Coho uses offsets for our own sustainability goals. Here’s how.
At Coho, carbon offsets help us to address Scope 1 and 3 emissions that we can’t otherwise mitigate. A few defined steps help us to choose the right ones.
Every few years, we revisit our evaluation criteria to identify our company’s priorities and “must-haves.” We review our most recent offset purchase type and take a good look at how they’ve stacked up to those criteria.
We then collect as many different offset types as possible, using resources like Verra (the leading standards setter for climate action and sustainable development) and ACR (American Carbon Registry) to curate the best offset examples.
Compare and Select
After narrowing this list down by applying our must-have criteria, we compare our shortlist against secondary criteria to identify finalists.
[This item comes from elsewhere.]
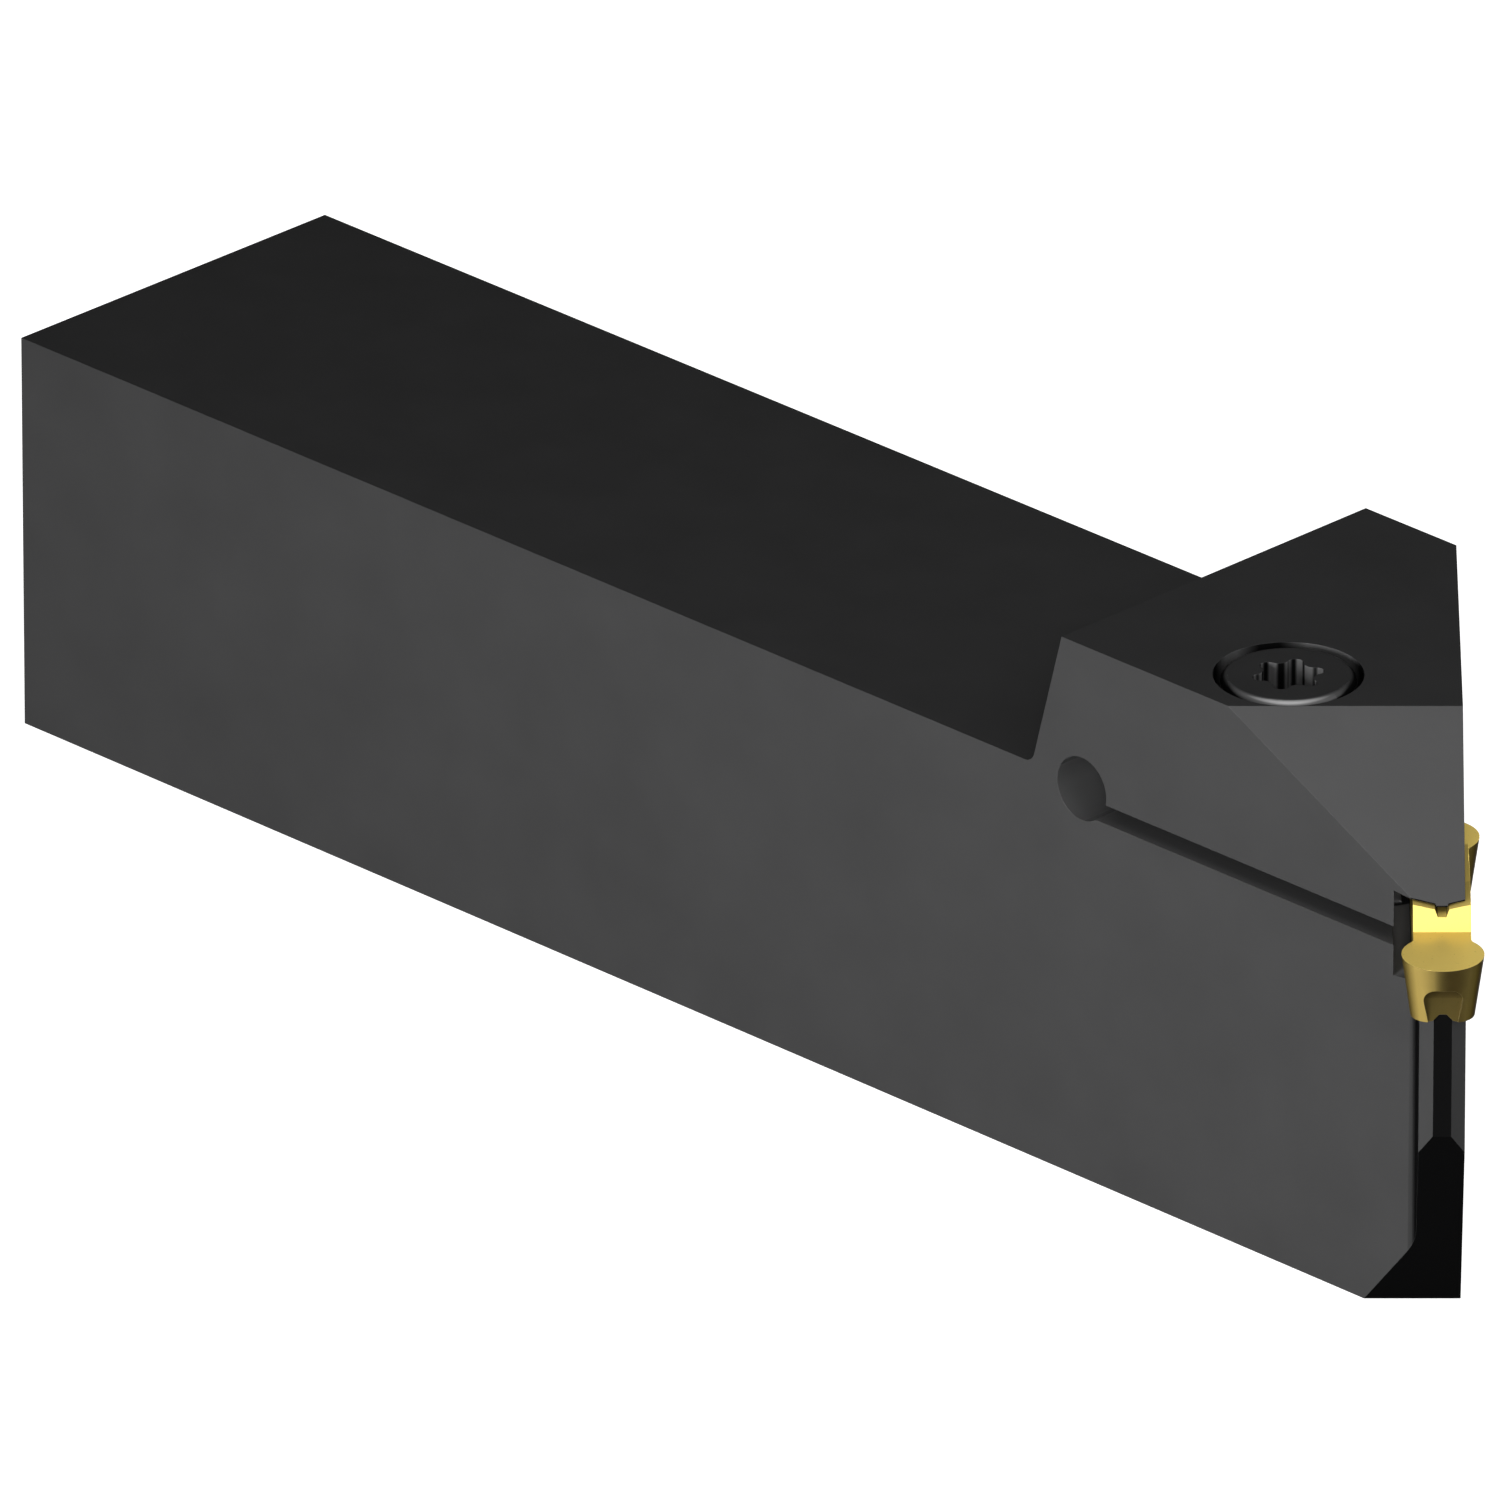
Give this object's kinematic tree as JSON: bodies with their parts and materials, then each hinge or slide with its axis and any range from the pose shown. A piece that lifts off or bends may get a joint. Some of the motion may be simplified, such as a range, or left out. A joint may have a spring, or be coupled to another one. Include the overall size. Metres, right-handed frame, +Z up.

Finally, we interview our finalist projects and select our offset project—all in keeping with the priorities most critical to Coho.
In 2023, this process led Coho to purchase verified offsets from Tradewater. Its emissions destruction projects were unique and reduced emissions not addressed by any regulatory requirement or financial incentive (real and additional). The projects were here in the U.S. and offered confidence that the emissions were destroyed for good (permanence).